Many of the stories in Radiant Days, Haunted Nights, the most recent of these anthologies, do not read as especially Jewish -- an evil eye here, a rote blessing of God there, and rabbis all around, but otherwise many of the tropes are the same: heroes with magical powers only vaguely attributed to God if at all, evil enemies and pure random luck conspiring against them, and a grim sense of fate as a mercilessly cruel force. Indeed, the book begins with the grotesque morality plays of Gitl bas Yuda Leyb, a remarkable early 18th-century woman writer whose sense of God's mercy would have made Flannery O'Connor blush: the morals of her anecdotes always seemed to boil down to the need to trust in God, because everything good can be destroyed at a moment's notice.

As with all folktales (which are, by definition, the tales of the people, not of the ruling class), the protagonists and all other sympathetic characters tend to be poor. Aristocrats may be evil or they may be good, and they may even be future in-laws, but they are never front and center.

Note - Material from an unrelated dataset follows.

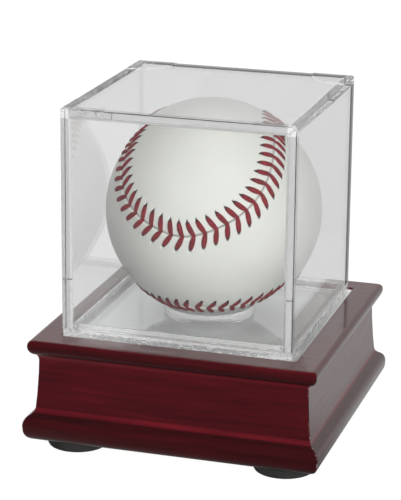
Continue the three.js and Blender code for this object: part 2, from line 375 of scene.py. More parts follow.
def make_acrylic(name, clear, crinkle=0.0, tone=1.0):
    """Clear acrylic; a little light is scattered at each surface, more where clear is lower.
    Crinkle roughens the moulded surface outside the flat floor."""
    m, nt, out = material(name)
    co = object_coord(nt)
    p = nt.nodes.new("ShaderNodeBsdfPrincipled")
    p.inputs["Transmission Weight"].default_value = clear
    p.inputs["IOR"].default_value = 1.49
    haze = noise(nt, co, 60.0, 3.0, 0.6)
    # tone below 1 greys the acrylic; the grey copy uses it as painted shade along the cover's front edges
    tint = ramp(nt, haze, [(0.3, (0.972 * tone, 0.976 * tone, 0.974 * tone)), (0.7, (0.984 * tone, 0.988 * tone, 0.985 * tone))])
    nt.links.new(tint, p.inputs["Base Color"])
    p.inputs["Roughness"].default_value = 0.0
    swirl = noise(nt, co, 9.0, 1.0, 0.4)
    nrm = bump(nt, swirl, 0.05, 0.0004)
    if crinkle:
        sep = nt.nodes.new("ShaderNodeSeparateXYZ")
        nt.links.new(co, sep.inputs[0])
        edge = math_node(nt, "MAXIMUM", math_node(nt, "ABSOLUTE", math_node(nt, "SUBTRACT", sep.outputs[0], CUBE[0] * MM)),
                         math_node(nt, "ABSOLUTE", math_node(nt, "SUBTRACT", sep.outputs[1], CUBE[1] * MM)))
        h = math_node(nt, "MULTIPLY", noise(nt, co, 170.0, 2.0, 0.6, (1, 1, 1), 1.5), ramp_fac(nt, edge, 0.0358, 0.0368))
        nrm = bump(nt, h, crinkle, 0.0016, nrm)
    nt.links.new(nrm, p.inputs["Normal"])
    t = nt.nodes.new("ShaderNodeBsdfTransparent")
    t.inputs["Color"].default_value = (0.95, 0.955, 0.955, 1.0)
    lp = nt.nodes.new("ShaderNodeLightPath")
    mx = nt.nodes.new("ShaderNodeMixShader")
    nt.links.new(lp.outputs["Is Shadow Ray"], mx.inputs["Fac"])
    nt.links.new(p.outputs[0], mx.inputs[1])
    nt.links.new(t.outputs[0], mx.inputs[2])
    nt.links.new(mx.outputs[0], out.inputs["Surface"])
    return m


def make_leather():
    """White waxed leather: fine pebble, soft gloss, with painted shade in the stitch holes and painted shade with some
    dirt in the seam.
    """
    m, nt, out = material("white_leather")
    co = object_coord(nt)
    hole = nt.nodes.new("ShaderNodeAttribute")
    hole.attribute_name = "hole"
    seam = nt.nodes.new("ShaderNodeAttribute")
    seam.attribute_name = "seam"
    cloud = noise(nt, co, 45.0, 3.0, 0.5)
    base = ramp(nt, cloud, [(0.25, (0.74, 0.742, 0.70)), (0.75, (0.80, 0.80, 0.755))])
    # painted shade, with some dirt, in the seam
    base = mix_color(nt, math_node(nt, "MULTIPLY", seam.outputs["Fac"], 0.26), base, (0.30, 0.20, 0.18))
    # painted shade in the stitch holes
    base = mix_color(nt, math_node(nt, "MULTIPLY", hole.outputs["Fac"], 0.95), base, (0.030, 0.012, 0.014))
    p = nt.nodes.new("ShaderNodeBsdfPrincipled")
    nt.links.new(base, p.inputs["Base Color"])
    vor = nt.nodes.new("ShaderNodeTexVoronoi")
    vor.feature = "DISTANCE_TO_EDGE"
    vor.inputs["Scale"].default_value = 1150.0
    vor.inputs["Randomness"].default_value = 1.0
    nt.links.new(co, vor.inputs["Vector"])
    fine = noise(nt, co, 2600.0, 3.0, 0.6)
    wrinkle = noise(nt, co, 230.0, 3.0, 0.55)
    h = math_node(nt, "ADD", math_node(nt, "MULTIPLY", ramp_fac(nt, vor.outputs["Distance"], 0.0, 0.25), 0.6),
                  math_node(nt, "MULTIPLY", fine, 0.35))
    h = math_node(nt, "ADD", h, math_node(nt, "MULTIPLY", wrinkle, 1.6))
    nt.links.new(bump(nt, h, 0.22, 0.00006), p.inputs["Normal"])
    nt.links.new(ramp_fac(nt, wrinkle, 0.25, 0.75, 0.33, 0.46), p.inputs["Roughness"])
    p.inputs["Specular IOR Level"].default_value = 0.5
    nt.links.new(p.outputs[0], out.inputs["Surface"])
    return m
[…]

Even when a character is nobly born, like Bovo, the main character of the last story, and one of the most beloved characters in all of Yiddish literature, he's quickly deprived of his nobility by cruel fate or a bitter enemy.

I read this book straight through, which may have been a mistake. Most anthologies are best read as bathroom books, dipped into now and again rather than plowed through. The stories didn't seem remotely exotic, whether they were didactic folk parodies, as with one written by Sholem Aleichem; latter-day folk exegesis, as with one by Sholem Asch; or nearly impenetrable Kabbalistic allegory, as with several by Der Nister. Though I'd never heard these stories, I felt I'd heard stories just like them all my life, and read them in books of fairy tales from Russia and Germany -- the twin borders of the Pale of Settlement, where these stories were brewed. Like Yiddish, nothing in these stories is new: they're just familiar words with a Jewish twist.

This isn't the place to start with Yiddish literature, though many of the most famous Yiddish authors (other than Isaac Bashevis Singer) are included. It's an interesting sidenote to overall Yiddish literature, an academic study of several angles of Yiddish folk treasury. Because of the haphazard material, it's not the best folk anthology, either -- the old, familiar collections of Russian or German tales are generally better-tailored to bedtime reading. But there's nothing like this book. It's worth reading, or dipping into, just for a flavor. It's a beautiful tradition.

Rating: 77

Crossposted on Remingtonstein.

P.S. I may not have fully explained my grade -- I had a mixed reaction to the book, albeit mostly positive. It's an impressive achievement, and part of the highish grade reflects my sense of admiration that the translator brought all this stuff to light. It's not remotely all of a piece, and the stylistic dissonance feels weird when it's all pushed together -- though this is partly a function of my reading it straight through, which, as I said, usually isn't the best way to approach an anthology.

Not all of the pieces work: like I said, Der Nister's turgid, flowery, evocative prose is basically incomprehensible. Far more interesting -- though barely more comprehensible -- are two brief stories by Moyshe Leib Halpern, better known as a poet, which resemble the surrealism of Russian futurist Daniil Kharms. This book is a fascinating taste of many ends of Yiddish storytelling all at once, but not nearly as satisfying as the great works by the masters. They remain the best place to start with Yiddish literature -- Isaac Bashevis Singer, whose Satan in Goray (rating: 85) is a harrowing tale of living amid massacre in Eastern Europe, or the humanist stories of Sholem Aleichem, whose Tevye the Milkman inspired the musical Fiddler on the Roof.